A butcher bird has stood on my back fence and warbled a welcome home. My garden is looking a little worse for wear (and lack of rain) but all plants will survive and I thank my neighbour for watering, but know that a good downpour of rain would have given the plants more enthusiasm to grow. A tomato is nearly ripe, the lettuce has gone to seed - more work to be done.
But back to the stories of my journey.....
We stayed at Baybeachfront Apartments on North Esplanade at Glenelg. Chosen for the convenience and the price. You get what you pay for .... and while there were elements of disappointment we really didn't need to pay high prices for a bed for the night (or 7) and a place to prepare our food. As it turns out there was some rebuilding around the pool area, and we saved a little more as we were given a discount. Would I stay there again? Unlikely. But it well and truly served its purpose for us.
Walking around the area was rewarding. Spectacular views around the beach and the Patawalonga Lake, especially early in the morning or late afternoon was always a treat.

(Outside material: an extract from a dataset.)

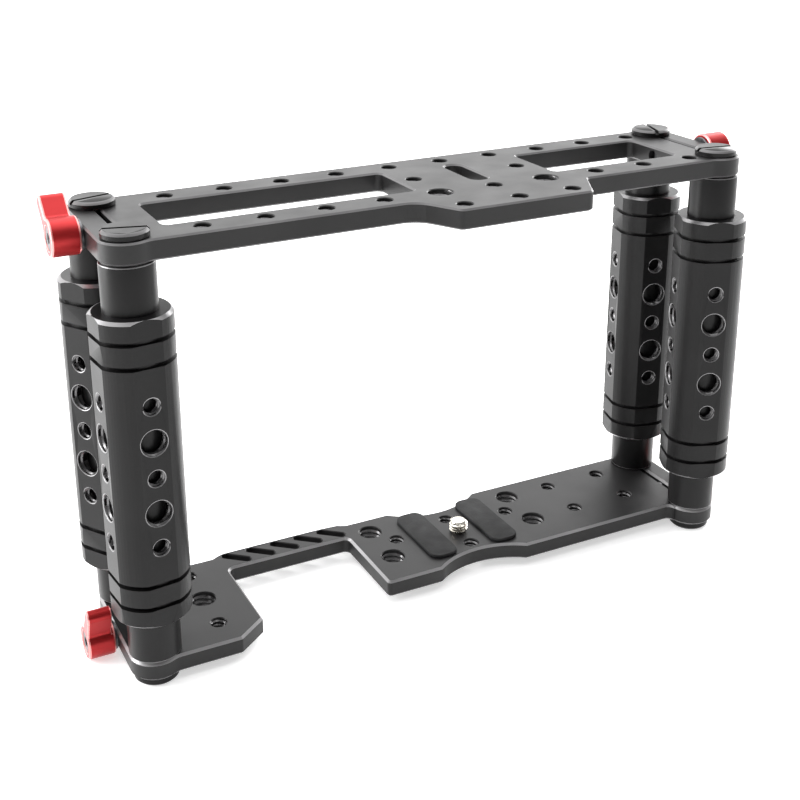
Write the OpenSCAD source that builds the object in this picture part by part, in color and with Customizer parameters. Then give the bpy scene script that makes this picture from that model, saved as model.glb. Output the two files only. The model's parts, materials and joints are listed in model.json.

|One of the amazing houses on North Esplanade.|
|Another amazing house on the Esplanade.|
We spent quite a bit of time in Jetty Road, Glenelg, though not spending a lot of money and one morning we caught the tram into the city and wandered around there - having lunch at the Adelaide Casino, and losing our $5!!!
In Jetty Road I found a kitchenware shop, HomeBasics and found an awesome collection of bamboo items. Now, I already had a heavy suitcase and was reluctant to add to the weight - though well below what my allowance was on the airlines I was booked on. However, I submitted to my urge to add to my collection and bought a Maxwell and Williams trivet, and with reluctance turned my back on other items. (I do have a collection of bamboo kitchen tools!)
There is so much to see and do around this area that the week that we had did not do justice to it, but I had gone to Adelaide for one special reason. My mother's 98th Birthday.